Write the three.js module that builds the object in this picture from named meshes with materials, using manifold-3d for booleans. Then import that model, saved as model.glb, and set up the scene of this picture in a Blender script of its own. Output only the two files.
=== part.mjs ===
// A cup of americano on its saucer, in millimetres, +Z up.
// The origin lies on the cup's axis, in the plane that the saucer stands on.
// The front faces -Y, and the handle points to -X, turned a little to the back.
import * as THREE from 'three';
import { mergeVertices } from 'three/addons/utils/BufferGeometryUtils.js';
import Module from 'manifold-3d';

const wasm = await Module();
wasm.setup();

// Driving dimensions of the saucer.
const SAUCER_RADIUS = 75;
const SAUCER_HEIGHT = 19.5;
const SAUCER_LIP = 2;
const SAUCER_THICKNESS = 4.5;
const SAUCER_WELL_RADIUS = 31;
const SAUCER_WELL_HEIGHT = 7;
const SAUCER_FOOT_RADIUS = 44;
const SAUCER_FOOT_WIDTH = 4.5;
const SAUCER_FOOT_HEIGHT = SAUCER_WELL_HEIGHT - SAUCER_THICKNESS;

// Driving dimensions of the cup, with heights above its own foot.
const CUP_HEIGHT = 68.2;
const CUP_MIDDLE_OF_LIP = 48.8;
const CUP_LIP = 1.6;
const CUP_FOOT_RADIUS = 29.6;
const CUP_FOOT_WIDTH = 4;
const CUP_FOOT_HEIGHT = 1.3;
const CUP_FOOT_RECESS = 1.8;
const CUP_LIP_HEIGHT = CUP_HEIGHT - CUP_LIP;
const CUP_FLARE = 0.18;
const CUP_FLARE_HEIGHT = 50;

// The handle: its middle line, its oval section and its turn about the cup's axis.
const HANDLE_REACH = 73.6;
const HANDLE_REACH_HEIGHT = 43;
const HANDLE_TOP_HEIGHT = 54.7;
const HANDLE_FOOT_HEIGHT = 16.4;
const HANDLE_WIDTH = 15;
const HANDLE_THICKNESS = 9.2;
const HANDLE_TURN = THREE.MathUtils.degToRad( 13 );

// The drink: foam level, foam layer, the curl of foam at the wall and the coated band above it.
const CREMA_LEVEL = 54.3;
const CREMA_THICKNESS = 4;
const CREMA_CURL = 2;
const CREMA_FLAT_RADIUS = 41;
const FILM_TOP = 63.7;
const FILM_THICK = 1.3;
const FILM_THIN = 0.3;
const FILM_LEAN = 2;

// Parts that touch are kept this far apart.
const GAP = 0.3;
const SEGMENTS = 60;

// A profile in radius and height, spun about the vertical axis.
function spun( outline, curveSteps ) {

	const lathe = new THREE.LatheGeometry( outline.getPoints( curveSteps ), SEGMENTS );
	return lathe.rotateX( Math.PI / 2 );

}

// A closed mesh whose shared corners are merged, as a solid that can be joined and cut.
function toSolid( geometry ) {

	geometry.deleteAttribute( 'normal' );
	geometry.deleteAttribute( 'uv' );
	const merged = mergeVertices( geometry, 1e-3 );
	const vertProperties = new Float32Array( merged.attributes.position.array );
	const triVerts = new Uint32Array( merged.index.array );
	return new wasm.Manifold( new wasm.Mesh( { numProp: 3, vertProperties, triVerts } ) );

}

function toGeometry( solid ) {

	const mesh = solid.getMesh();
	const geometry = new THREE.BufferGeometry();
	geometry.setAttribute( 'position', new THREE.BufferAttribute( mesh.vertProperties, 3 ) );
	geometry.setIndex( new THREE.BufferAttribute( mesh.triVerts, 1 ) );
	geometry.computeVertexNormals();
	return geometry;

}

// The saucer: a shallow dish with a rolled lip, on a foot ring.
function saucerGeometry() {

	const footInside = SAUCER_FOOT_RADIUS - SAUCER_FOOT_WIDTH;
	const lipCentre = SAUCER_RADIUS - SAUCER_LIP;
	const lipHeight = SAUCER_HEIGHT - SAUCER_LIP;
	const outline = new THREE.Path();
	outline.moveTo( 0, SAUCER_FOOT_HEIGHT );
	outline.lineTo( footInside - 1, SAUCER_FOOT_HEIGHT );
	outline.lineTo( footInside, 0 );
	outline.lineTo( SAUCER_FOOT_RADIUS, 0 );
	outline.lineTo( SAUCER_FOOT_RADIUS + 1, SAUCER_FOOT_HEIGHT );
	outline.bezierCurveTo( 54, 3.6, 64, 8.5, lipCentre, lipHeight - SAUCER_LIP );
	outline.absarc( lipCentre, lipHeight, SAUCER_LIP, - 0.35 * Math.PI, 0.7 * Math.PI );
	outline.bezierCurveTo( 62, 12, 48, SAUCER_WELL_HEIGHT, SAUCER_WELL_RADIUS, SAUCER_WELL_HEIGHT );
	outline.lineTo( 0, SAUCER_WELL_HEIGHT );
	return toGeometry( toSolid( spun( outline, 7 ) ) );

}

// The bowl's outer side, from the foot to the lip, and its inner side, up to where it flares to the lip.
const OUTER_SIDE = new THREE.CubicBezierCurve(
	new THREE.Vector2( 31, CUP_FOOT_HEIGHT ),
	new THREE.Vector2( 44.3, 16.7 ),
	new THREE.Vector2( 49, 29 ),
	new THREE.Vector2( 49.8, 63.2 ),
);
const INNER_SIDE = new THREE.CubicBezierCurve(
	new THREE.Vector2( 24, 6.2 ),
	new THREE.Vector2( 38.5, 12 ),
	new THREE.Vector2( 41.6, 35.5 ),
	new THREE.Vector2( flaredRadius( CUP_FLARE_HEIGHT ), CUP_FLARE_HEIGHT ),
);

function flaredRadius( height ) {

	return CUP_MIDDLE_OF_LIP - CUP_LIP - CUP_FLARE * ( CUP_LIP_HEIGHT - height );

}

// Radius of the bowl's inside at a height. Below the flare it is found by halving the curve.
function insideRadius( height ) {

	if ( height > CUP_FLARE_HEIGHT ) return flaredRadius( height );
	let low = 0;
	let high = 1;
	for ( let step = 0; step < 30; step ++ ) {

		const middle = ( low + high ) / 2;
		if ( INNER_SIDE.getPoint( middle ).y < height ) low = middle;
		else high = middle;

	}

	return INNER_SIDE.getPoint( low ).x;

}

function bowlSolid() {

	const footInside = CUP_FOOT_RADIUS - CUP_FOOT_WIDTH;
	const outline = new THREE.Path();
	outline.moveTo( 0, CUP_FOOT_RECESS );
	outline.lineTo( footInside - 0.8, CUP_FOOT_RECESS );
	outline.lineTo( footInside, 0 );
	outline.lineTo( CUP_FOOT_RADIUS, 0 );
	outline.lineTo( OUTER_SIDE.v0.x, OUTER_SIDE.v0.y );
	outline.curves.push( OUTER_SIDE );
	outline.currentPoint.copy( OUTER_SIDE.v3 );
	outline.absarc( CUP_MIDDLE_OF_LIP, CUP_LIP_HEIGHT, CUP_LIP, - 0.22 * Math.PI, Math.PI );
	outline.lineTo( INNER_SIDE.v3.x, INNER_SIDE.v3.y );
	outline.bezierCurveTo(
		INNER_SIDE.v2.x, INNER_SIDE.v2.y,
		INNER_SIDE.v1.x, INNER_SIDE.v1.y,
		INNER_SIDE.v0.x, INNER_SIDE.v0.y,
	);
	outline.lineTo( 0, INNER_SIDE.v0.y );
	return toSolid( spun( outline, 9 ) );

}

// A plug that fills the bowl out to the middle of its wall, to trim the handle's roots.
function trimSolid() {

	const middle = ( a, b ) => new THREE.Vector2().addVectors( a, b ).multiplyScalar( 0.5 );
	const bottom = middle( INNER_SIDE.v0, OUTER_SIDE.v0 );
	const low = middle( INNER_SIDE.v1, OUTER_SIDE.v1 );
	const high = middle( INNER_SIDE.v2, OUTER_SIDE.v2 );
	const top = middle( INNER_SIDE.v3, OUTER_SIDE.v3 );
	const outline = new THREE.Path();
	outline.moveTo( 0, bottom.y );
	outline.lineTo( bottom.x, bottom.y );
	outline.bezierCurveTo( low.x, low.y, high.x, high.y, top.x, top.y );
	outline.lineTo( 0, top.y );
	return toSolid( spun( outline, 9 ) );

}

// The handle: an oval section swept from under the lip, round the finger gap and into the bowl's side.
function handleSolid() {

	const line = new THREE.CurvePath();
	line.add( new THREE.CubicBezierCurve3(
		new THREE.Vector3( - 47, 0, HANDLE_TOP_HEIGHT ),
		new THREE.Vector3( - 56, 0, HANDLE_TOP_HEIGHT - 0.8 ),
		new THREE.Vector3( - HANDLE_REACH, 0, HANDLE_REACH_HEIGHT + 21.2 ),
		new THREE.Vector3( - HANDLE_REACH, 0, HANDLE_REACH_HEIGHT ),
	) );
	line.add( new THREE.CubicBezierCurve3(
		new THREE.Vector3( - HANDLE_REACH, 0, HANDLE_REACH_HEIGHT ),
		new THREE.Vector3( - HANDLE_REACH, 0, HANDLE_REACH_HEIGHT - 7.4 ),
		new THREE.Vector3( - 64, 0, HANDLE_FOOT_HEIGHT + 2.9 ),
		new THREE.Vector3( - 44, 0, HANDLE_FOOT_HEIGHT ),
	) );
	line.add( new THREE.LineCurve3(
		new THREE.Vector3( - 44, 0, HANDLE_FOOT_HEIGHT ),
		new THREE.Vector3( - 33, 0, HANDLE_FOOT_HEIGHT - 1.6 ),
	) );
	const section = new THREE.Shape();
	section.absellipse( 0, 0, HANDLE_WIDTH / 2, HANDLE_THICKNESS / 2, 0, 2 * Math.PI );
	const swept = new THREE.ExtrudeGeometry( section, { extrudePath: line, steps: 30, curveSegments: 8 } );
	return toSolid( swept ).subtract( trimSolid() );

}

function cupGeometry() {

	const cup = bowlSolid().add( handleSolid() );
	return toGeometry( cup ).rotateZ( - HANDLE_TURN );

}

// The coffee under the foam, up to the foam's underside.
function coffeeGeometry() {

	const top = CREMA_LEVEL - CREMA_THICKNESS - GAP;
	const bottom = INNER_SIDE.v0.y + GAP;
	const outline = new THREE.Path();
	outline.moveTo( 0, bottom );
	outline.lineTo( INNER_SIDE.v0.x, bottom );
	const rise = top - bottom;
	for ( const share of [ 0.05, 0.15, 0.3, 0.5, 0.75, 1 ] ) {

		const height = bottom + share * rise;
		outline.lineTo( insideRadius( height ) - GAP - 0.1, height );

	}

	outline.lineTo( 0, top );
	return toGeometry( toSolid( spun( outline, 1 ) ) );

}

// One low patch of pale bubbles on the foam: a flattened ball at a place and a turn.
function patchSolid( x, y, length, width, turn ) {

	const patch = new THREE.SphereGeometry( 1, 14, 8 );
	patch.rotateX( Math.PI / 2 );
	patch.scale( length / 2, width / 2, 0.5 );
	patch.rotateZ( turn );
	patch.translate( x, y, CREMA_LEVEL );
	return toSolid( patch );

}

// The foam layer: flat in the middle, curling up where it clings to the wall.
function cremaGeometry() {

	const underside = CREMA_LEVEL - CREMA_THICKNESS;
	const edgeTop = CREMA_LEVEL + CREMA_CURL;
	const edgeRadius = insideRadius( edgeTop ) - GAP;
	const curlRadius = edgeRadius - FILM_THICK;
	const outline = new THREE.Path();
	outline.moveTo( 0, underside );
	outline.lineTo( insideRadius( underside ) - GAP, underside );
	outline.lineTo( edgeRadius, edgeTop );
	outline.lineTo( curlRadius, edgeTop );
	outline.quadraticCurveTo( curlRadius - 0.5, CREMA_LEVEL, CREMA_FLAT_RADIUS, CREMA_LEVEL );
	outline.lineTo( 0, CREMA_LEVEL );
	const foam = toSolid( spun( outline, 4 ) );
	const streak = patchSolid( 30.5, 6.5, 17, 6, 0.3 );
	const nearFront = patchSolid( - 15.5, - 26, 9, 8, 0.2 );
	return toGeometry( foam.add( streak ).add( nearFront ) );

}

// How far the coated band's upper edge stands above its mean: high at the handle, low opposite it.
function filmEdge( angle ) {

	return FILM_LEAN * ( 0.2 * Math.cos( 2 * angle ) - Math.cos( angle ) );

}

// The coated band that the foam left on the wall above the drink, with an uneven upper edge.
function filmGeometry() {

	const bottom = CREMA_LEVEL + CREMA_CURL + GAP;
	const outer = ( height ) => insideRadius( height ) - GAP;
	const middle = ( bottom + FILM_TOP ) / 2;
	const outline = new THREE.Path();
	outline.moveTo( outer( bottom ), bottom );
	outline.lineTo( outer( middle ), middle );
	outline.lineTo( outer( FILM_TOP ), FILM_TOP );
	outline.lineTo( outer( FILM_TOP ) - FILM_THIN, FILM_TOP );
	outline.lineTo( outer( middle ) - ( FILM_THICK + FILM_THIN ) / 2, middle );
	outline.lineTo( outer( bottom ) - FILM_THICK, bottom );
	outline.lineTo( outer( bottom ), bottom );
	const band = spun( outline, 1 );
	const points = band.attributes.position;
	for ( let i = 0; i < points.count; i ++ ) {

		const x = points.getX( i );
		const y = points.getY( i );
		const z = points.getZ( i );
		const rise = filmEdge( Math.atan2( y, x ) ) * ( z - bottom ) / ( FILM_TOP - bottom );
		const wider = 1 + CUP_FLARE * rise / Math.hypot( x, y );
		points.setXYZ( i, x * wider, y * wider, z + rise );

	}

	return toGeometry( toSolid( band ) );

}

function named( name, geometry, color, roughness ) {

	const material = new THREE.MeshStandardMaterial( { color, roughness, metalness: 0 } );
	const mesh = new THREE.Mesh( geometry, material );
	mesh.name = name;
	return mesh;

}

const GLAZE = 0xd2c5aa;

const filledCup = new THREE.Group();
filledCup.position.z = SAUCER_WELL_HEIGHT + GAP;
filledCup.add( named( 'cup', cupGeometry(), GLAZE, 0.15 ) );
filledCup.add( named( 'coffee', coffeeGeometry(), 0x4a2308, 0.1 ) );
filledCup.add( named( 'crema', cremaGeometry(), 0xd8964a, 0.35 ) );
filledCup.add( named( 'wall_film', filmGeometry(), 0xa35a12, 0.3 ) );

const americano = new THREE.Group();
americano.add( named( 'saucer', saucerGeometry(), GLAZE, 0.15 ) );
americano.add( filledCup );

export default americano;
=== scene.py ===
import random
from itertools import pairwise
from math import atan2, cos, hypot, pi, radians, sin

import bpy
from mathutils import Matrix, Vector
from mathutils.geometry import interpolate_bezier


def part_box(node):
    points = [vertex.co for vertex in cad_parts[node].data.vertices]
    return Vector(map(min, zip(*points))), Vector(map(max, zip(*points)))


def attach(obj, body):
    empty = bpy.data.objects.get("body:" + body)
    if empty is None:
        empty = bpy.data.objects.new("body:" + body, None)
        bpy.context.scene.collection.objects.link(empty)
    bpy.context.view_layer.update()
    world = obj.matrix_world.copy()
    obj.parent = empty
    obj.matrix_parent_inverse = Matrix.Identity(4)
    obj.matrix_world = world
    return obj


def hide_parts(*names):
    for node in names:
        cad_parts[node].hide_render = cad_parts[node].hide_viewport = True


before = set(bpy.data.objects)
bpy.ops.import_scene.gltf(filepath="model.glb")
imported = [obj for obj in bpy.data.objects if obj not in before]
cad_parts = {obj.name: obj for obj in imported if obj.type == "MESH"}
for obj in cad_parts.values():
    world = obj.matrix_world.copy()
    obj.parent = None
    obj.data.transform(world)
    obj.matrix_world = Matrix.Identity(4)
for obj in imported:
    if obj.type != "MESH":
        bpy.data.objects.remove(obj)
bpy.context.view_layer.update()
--
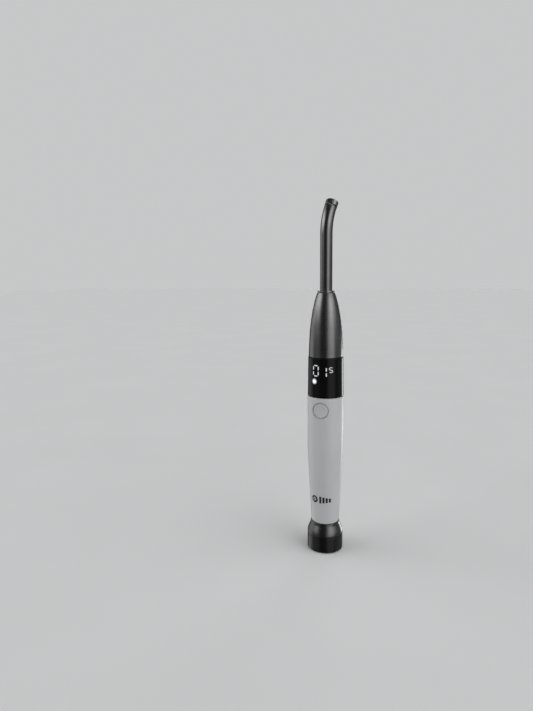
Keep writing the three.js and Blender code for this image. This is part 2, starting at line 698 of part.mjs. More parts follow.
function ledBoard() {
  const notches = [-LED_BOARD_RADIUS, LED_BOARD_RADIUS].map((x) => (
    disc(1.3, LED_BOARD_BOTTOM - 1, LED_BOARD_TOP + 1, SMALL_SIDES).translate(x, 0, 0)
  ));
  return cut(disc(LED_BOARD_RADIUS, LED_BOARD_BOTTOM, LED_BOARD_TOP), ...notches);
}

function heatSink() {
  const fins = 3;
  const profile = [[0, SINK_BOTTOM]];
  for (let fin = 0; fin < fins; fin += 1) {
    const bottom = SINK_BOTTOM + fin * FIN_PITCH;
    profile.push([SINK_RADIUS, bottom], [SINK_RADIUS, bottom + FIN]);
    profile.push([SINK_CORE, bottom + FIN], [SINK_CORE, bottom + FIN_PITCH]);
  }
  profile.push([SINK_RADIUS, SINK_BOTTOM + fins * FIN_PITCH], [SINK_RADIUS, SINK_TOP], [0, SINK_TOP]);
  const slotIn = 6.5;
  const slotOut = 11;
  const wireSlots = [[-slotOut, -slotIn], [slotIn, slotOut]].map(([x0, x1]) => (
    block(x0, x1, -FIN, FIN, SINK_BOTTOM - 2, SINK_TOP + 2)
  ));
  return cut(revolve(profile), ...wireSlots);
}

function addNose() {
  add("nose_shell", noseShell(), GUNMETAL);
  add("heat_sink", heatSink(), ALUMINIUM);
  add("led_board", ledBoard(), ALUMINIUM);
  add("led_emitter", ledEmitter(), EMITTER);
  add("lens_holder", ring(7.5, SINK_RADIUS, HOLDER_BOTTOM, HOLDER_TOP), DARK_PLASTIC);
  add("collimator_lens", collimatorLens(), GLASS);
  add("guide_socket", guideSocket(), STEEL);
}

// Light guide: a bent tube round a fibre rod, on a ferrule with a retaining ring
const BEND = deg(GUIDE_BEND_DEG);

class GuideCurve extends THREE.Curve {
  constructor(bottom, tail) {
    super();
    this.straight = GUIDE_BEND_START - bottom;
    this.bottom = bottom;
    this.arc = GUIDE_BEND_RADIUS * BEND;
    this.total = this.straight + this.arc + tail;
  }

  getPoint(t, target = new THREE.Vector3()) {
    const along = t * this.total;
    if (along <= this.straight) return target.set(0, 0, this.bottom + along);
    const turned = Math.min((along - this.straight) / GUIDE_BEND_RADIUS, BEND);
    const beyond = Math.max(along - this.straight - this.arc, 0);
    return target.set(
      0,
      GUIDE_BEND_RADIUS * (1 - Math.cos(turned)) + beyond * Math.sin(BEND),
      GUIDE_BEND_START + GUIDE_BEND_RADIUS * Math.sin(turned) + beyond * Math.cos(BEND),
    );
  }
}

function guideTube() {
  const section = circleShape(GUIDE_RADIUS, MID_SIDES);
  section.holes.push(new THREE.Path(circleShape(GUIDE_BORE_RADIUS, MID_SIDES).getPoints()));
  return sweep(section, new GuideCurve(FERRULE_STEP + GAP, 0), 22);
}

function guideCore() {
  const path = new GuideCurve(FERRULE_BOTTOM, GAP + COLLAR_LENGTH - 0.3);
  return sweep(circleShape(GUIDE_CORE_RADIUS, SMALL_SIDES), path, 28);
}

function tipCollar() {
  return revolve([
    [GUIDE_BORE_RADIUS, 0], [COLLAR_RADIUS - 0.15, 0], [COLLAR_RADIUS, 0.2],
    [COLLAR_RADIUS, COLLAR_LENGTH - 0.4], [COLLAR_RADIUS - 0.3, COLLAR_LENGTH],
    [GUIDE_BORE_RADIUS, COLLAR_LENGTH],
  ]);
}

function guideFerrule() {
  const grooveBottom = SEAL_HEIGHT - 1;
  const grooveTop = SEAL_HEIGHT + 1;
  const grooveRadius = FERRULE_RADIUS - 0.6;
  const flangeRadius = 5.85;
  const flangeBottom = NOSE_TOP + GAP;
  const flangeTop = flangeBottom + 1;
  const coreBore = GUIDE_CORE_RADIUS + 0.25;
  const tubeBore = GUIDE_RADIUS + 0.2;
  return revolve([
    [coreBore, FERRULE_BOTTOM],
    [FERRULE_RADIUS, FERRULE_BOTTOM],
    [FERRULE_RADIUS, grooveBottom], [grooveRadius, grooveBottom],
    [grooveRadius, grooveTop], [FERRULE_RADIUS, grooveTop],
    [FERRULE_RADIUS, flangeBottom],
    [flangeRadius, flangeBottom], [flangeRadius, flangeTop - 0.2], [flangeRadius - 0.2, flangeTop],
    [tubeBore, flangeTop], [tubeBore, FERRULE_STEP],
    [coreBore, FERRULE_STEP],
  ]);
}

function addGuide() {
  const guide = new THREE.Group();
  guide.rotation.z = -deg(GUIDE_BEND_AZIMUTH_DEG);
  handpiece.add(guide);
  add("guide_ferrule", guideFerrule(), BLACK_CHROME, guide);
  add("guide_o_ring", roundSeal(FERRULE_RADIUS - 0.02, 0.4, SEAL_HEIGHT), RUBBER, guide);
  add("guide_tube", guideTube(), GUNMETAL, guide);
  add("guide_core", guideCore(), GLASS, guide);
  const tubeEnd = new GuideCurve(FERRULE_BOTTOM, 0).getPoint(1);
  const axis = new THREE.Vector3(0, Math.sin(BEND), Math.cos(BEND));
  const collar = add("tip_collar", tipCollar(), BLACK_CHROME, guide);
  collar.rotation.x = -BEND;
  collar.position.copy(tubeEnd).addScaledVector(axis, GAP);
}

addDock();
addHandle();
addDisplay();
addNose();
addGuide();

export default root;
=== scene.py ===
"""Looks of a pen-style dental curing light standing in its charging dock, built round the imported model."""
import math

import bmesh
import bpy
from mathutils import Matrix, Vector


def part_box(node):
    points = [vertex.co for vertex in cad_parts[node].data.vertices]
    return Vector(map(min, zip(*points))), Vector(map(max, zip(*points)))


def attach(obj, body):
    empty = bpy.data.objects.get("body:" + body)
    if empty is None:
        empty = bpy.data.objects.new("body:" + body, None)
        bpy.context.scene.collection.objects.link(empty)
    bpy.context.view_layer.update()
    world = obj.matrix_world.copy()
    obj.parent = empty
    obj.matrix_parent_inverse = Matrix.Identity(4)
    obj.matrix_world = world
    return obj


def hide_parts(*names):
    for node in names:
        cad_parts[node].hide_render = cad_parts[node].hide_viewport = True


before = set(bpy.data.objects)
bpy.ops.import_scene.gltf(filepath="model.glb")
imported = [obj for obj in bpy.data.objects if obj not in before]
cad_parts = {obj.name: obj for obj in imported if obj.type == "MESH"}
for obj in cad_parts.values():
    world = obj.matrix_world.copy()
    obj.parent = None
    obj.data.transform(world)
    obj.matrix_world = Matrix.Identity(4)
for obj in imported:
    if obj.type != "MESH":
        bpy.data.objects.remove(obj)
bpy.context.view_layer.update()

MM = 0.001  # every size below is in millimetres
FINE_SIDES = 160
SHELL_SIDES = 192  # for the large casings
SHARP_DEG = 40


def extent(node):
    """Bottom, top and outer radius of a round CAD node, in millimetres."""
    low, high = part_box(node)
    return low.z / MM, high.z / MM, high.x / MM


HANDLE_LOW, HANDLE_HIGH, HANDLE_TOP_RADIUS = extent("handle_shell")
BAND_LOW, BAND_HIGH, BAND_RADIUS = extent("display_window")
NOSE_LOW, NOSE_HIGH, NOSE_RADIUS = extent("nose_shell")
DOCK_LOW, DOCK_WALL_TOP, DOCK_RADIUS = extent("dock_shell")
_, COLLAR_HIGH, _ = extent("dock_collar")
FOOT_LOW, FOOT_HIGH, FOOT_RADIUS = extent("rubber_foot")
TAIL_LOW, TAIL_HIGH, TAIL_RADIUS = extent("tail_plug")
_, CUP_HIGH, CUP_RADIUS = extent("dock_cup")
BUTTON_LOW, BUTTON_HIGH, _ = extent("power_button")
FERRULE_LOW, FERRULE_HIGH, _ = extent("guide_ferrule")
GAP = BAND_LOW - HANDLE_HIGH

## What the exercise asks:
Only the lines from the one containing "filledCup.add( named( 'wall_film', filmGeometry(), 0xa35a12, 0.3" to the one containing "from mathutils.geometry import" are to be printed, both ends included, exactly as written.

## Reply:
filledCup.add( named( 'wall_film', filmGeometry(), 0xa35a12, 0.3 ) );

const americano = new THREE.Group();
americano.add( named( 'saucer', saucerGeometry(), GLAZE, 0.15 ) );
americano.add( filledCup );

export default americano;
=== scene.py ===
import random
from itertools import pairwise
from math import atan2, cos, hypot, pi, radians, sin

import bpy
from mathutils import Matrix, Vector
from mathutils.geometry import interpolate_bezier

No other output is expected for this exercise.